Amid the debate, the more pertinent question perhaps is how Mr Xi has used his public persona and popularity, and whether there are risks involved for China in letting him continue to do so.
On this front, there is another debate over the impact and whether the pros exceed the cons.
Time and Economist both pointed out that Mr Xi's personality cult, which grew in tandem with an unprecedented accumulation of power by a CCP chief, has sparked discomfort among the establishment. They cite how some official media outlets have been complaining about media restrictions by Mr Xi and how a prominent businessman linked to the establishment had attacked Mr Xi publicly. But others say Mr Xi's strongman image and popularity have helped him to push through difficult reforms, such as military reforms, among other things.
Perhaps more time is needed to produce a clearer picture and appraisal of the CCP's strategy in returning to strongman leadership. Also, things may change after the leadership shuffle at the 19th Party Congress next year, where five out of the seven members of the Politburo Standing Committee might retire, and future successors to Mr Xi and Premier Li Keqiang may emerge.

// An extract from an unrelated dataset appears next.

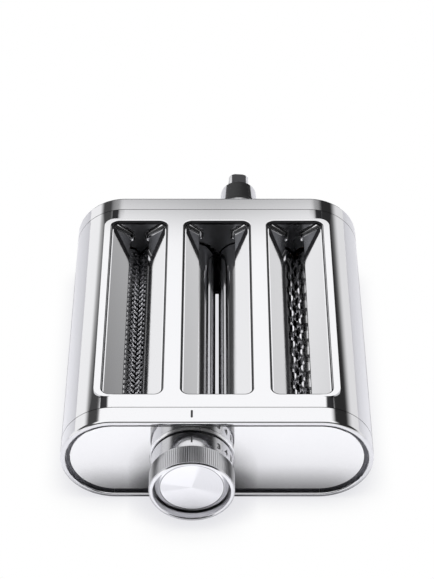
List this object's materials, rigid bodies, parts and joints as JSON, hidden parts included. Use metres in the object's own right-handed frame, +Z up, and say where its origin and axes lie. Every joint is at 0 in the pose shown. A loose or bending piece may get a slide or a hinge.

But for now, it does not hurt to be vigilant against the possibility of the self-promotion efforts intensifying into a veritable personality cult for the CCP's self-preservation, and not for the country's benefit. A key part of personality cults is the suppression of criticisms against the leader and his policies, essentially turning the people into blind, unquestioning followers.
It can't be good for China if there is no room for constructive feedback to help improve government policies. The cultivation of a personality cult might even boomerang on Mr Xi if the suppression of contrary views or negative news leads to bigger public crises and challenges to his leadership.